*Stated exercise*
How does the data below read from its first line through the line containing "channel between them."? Print those lines exactly.
═══ Information provided ═══
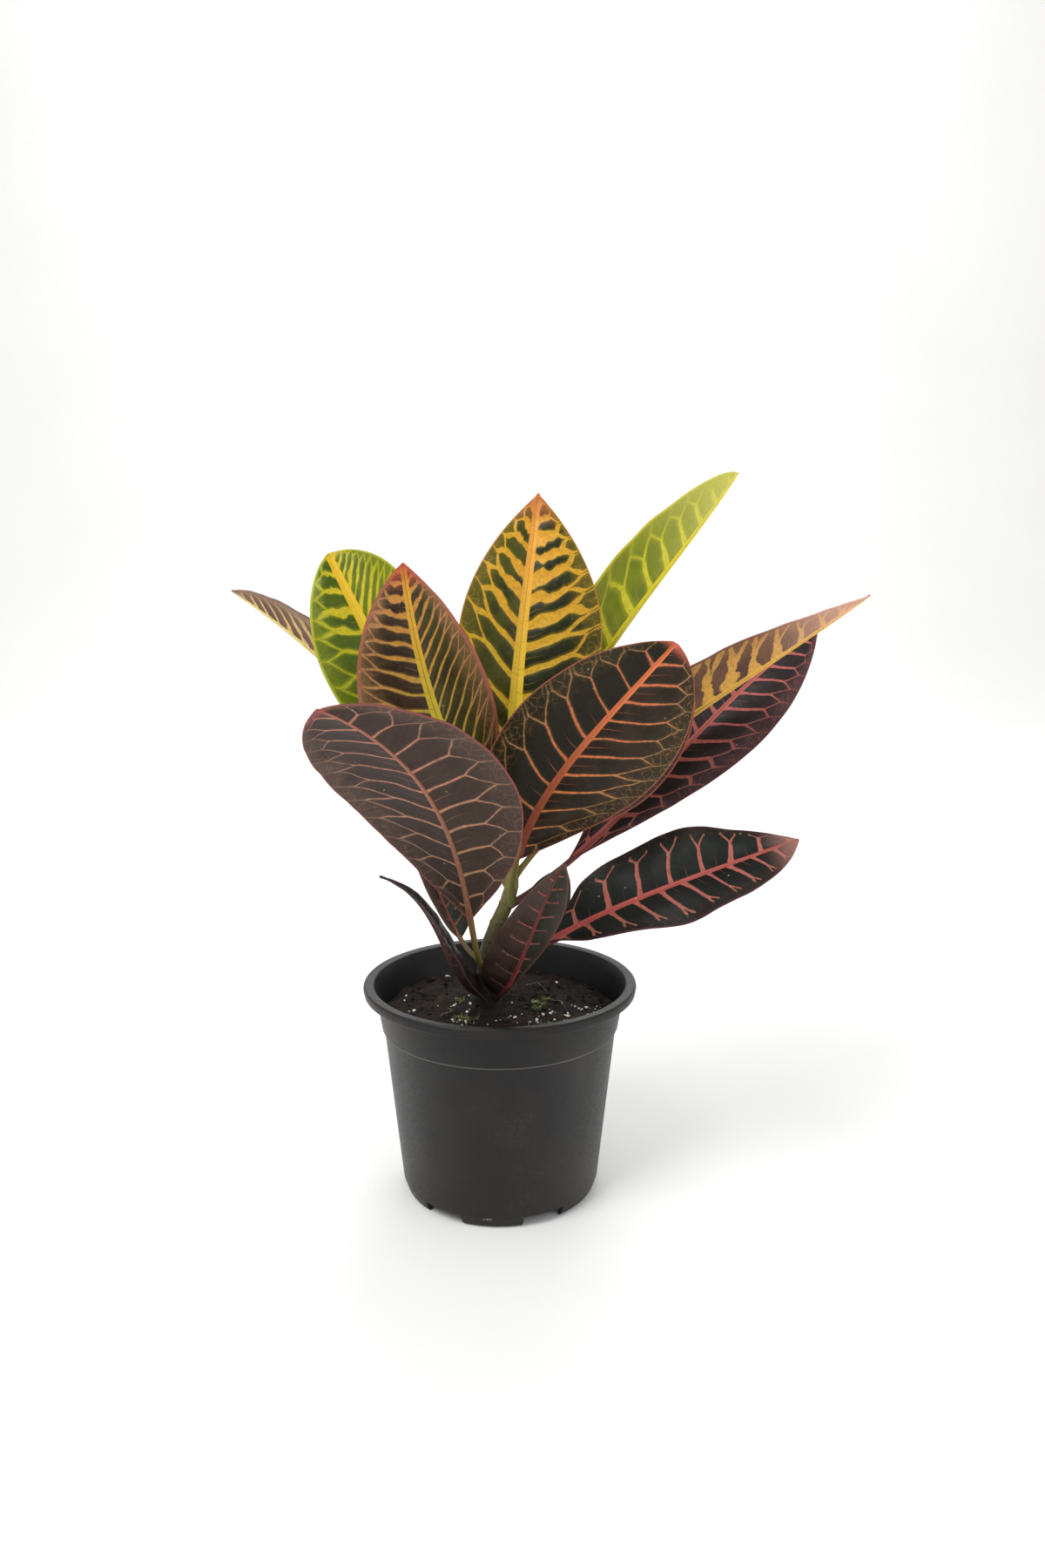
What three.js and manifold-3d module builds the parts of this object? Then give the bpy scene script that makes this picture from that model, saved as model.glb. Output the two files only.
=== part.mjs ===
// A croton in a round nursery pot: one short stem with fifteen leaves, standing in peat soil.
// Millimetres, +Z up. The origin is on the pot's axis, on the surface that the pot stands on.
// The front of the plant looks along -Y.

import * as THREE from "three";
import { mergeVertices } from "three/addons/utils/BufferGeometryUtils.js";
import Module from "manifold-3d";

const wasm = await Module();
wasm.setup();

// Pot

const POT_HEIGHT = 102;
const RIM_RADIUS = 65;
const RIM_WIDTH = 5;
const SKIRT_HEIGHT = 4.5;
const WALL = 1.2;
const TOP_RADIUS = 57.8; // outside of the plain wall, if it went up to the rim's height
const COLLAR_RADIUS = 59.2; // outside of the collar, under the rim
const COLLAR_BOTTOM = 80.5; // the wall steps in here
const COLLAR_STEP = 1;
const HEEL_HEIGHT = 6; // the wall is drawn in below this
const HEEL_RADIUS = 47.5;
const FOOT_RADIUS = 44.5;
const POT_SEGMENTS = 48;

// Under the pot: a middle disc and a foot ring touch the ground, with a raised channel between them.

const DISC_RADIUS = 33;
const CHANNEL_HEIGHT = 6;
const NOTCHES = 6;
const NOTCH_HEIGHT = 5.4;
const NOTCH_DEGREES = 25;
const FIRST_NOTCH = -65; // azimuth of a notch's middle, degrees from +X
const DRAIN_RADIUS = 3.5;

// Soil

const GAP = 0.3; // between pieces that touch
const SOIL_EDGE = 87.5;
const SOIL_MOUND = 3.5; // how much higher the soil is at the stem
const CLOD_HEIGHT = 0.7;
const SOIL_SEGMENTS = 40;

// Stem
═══
*Exercise output*
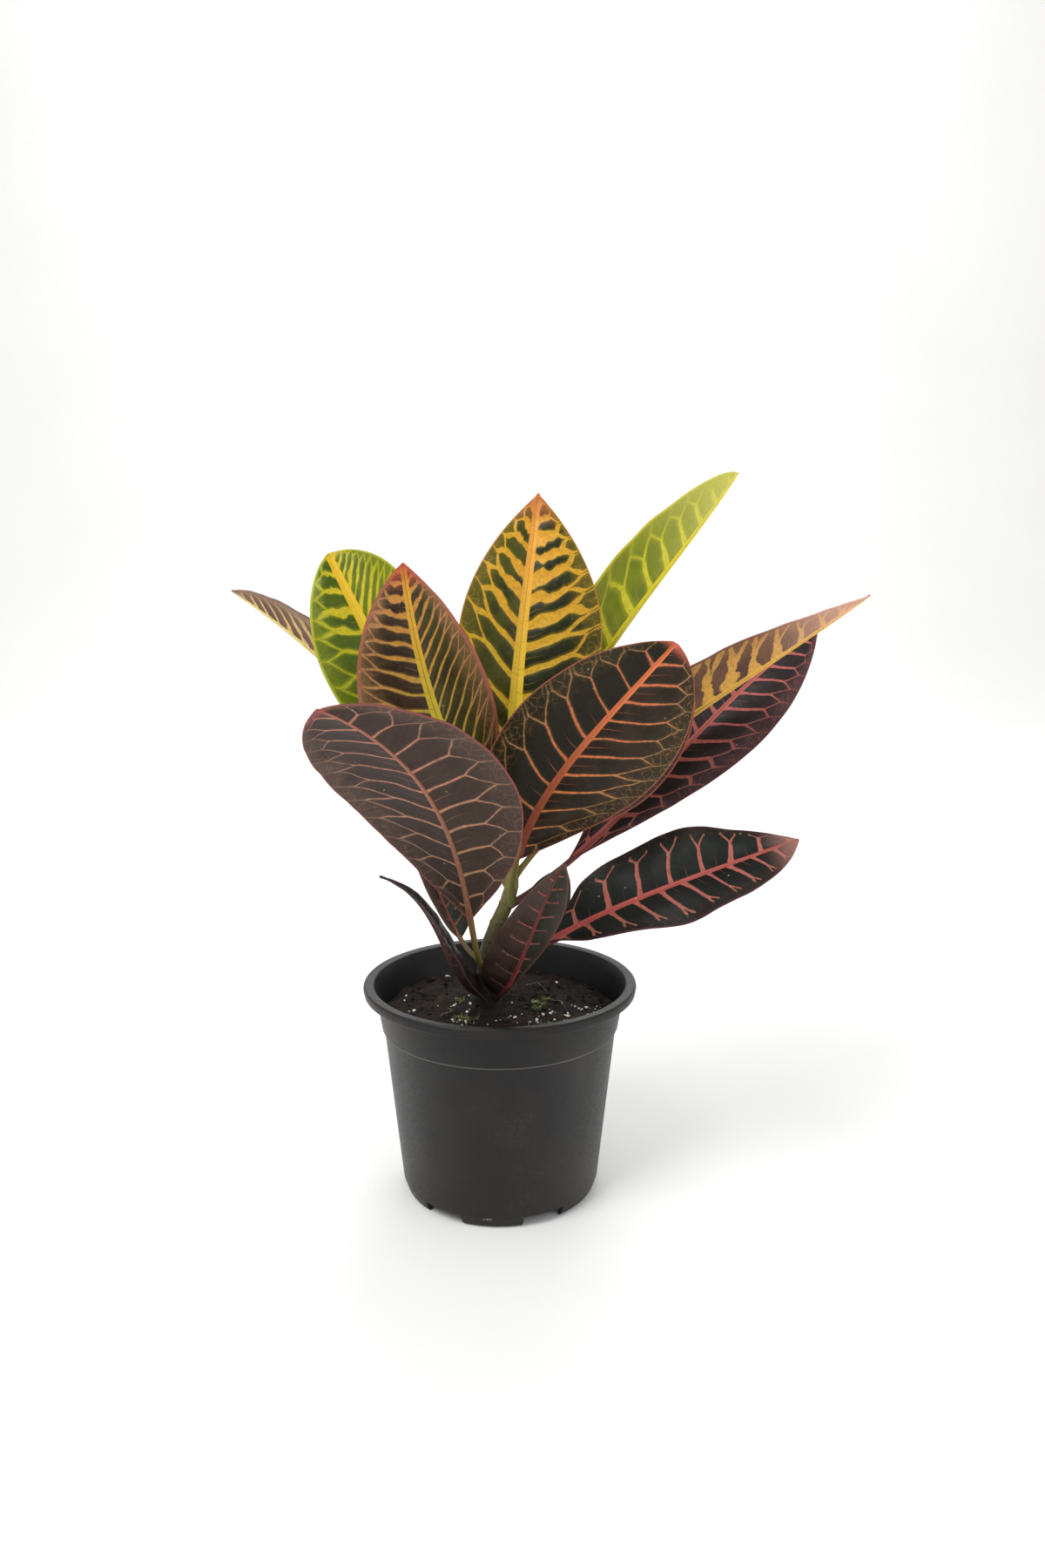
What three.js and manifold-3d module builds the parts of this object? Then give the bpy scene script that makes this picture from that model, saved as model.glb. Output the two files only.
=== part.mjs ===
// A croton in a round nursery pot: one short stem with fifteen leaves, standing in peat soil.
// Millimetres, +Z up. The origin is on the pot's axis, on the surface that the pot stands on.
// The front of the plant looks along -Y.

import * as THREE from "three";
import { mergeVertices } from "three/addons/utils/BufferGeometryUtils.js";
import Module from "manifold-3d";

const wasm = await Module();
wasm.setup();

// Pot

const POT_HEIGHT = 102;
const RIM_RADIUS = 65;
const RIM_WIDTH = 5;
const SKIRT_HEIGHT = 4.5;
const WALL = 1.2;
const TOP_RADIUS = 57.8; // outside of the plain wall, if it went up to the rim's height
const COLLAR_RADIUS = 59.2; // outside of the collar, under the rim
const COLLAR_BOTTOM = 80.5; // the wall steps in here
const COLLAR_STEP = 1;
const HEEL_HEIGHT = 6; // the wall is drawn in below this
const HEEL_RADIUS = 47.5;
const FOOT_RADIUS = 44.5;
const POT_SEGMENTS = 48;

// Under the pot: a middle disc and a foot ring touch the ground, with a raised channel between them.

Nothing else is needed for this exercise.